Les nutriments urbains déversés en excès sur les zones côtières depuis de nombreuses années peuvent être considérés comme une pression à l’origine de nuisances pouvant conduire au phénomène d’eutrophisation. Cette étude portant sur l’analyse de 14 années de suivis permet d’apporter des éléments de compréhension des processus en jeu et des dynamiques de restauration des lagunes. Elle contribue également à une aide à la gestion en identifiant les actions de remédiation appropriées.
Trajectoires de restauration des lagunes méditerranéennes suite à la réduction des apports nutritifs urbains
Les lagunes côtières méditerranéennes françaises ont été soumises à d’importants apports de nutriments urbains pendant des décennies. Ces apports ont conduit à l’eutrophisation de ces écosystèmes vulnérables. En réponse aux récentes réglementations environnementales (e.g. Directive Nitrates, Directive Cadre sur l’Eau), de nombreuses lagunes ont fait l’objet d’actions de gestion significatives ciblant, entre autres, les systèmes de traitement des eaux usées de leurs bassins versants. Alors que l’eutrophisation des écosystèmes côtiers et lagunaires a été décrite avec précision, les trajectoires de restauration n’ont été étudiées que récemment[1].

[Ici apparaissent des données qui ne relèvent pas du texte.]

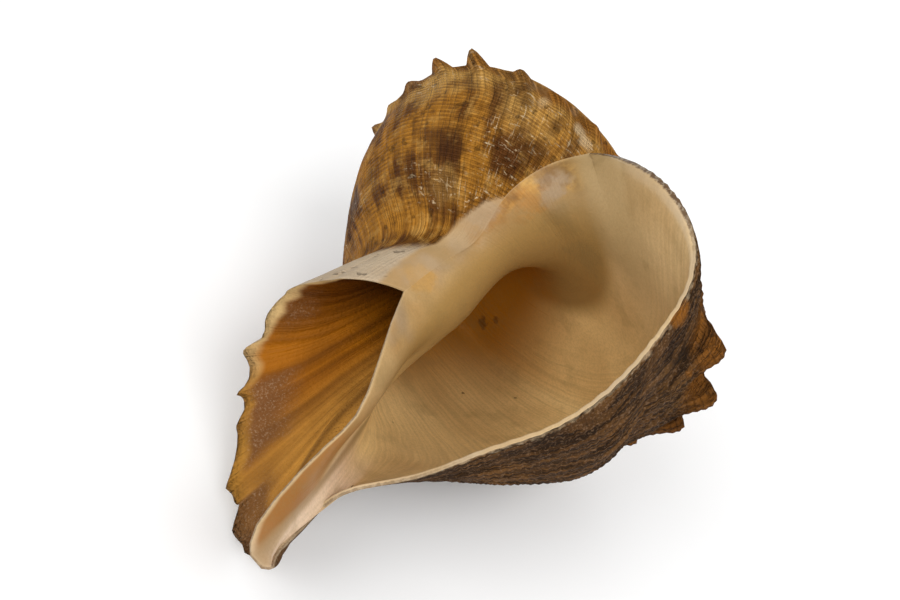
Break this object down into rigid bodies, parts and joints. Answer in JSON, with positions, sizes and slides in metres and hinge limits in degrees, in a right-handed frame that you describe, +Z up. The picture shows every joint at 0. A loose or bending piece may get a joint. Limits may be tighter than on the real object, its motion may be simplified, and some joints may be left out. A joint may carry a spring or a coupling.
{
  "type": "rapa whelk shell",
  "caption": "Empty spiral sea snail shell with a wide open mouth, a spiny shoulder, a low spire and a funnel-shaped umbilicus beside a short canal.",
  "frame": {"origin": "centre of the bounding box at the ground, under the shell lying on its back", "axes": "+Z up, the mouth opens up and towards -Y, the canal points to -Y and the spire to +Y"},
  "size_m": [0.0798, 0.0906, 0.0699],
  "materials": {
    "shell": "rough outside, satin inside the mouth"
  },
  "bodies": {
    "root": {"shell": "shell"}
  },
  "joints": []
}
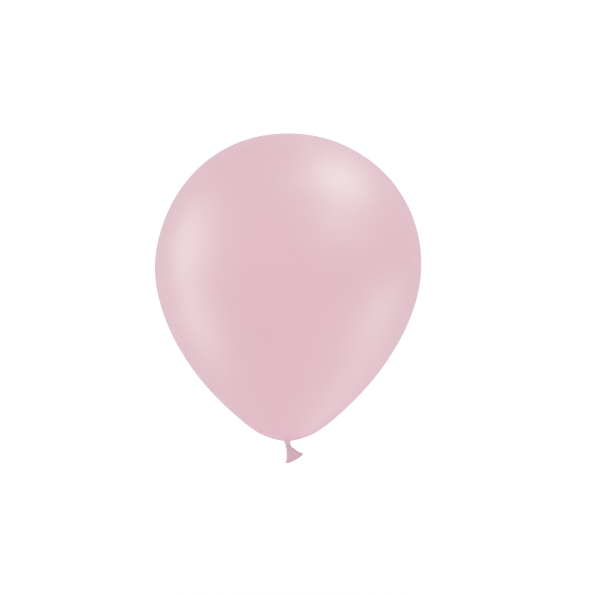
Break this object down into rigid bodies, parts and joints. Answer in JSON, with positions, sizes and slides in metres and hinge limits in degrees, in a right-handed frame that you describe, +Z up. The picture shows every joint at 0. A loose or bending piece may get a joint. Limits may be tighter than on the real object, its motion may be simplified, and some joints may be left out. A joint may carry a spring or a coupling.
{
  "type": "latex balloon",
  "caption": "Inflated matte pink latex balloon, knotted at its neck, with a short flared tail and rolled lip.",
  "frame": {"origin": "the throat, the point on the axis where the neck leaves the inflated skin and a ribbon is tied", "axes": "+Z up the balloon's axis from the neck to the crown; +X towards the side that the tail leans to; -Y is the front"},
  "size_m": [0.2999, 0.3, 0.3707],
  "materials": {
    "stretched_latex": "satin",
    "thick_latex": "satin"
  },
  "bodies": {
    "balloon": {"inflated_skin": "stretched_latex", "neck_gather": "stretched_latex"},
    "neck": {"neck_stem": "thick_latex"},
    "knot": {"knot_core": "thick_latex", "knot_turn": "thick_latex"},
    "tail": {"tail_sleeve": "thick_latex", "rolled_lip": "thick_latex"}
  },
  "joints": [
    {"name": "neck_fore_aft", "type": "hinge", "parent": "balloon", "child": "neck", "pos_m": [0, 0, 0], "axis": [1, 0, 0], "range_deg": [-35, 35], "stiffness_Nm_per_rad": 0.0001},
    {"name": "knot_side", "type": "hinge", "parent": "neck", "child": "knot", "pos_m": [0, 0, -0.0034], "axis": [0, 1, 0], "range_deg": [-22, 35], "stiffness_Nm_per_rad": 0.0001},
    {"name": "tail_flap", "type": "hinge", "parent": "knot", "child": "tail", "pos_m": [0.00125, 0, -0.00765], "axis": [0.8616, 0, 0.5075], "range_deg": [-45, 45], "stiffness_Nm_per_rad": 0.00005}
  ]
}
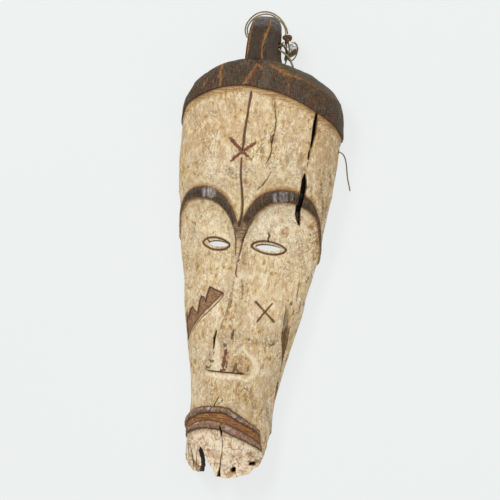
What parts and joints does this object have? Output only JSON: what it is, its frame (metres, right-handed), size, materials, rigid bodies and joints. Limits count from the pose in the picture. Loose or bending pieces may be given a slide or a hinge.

Dans cette étude (publiée en Janvier 2019 dans « Ocean and Coastal Management », Derolez et al., 2019), les auteurs ont analysé les données d’une série chronologique de 14 ans résultant de suivi[2] des nutriments, de la biomasse et de l’abondance phytoplanctonique dans la colonne d’eau des lagunes côtières françaises méditerranéennes couvrant tout le gradient d’eutrophisation (oligotrophe à hypereutrophe), afin d’évaluer la rapidité et l’ampleur de l’effet des travaux d’assainissement.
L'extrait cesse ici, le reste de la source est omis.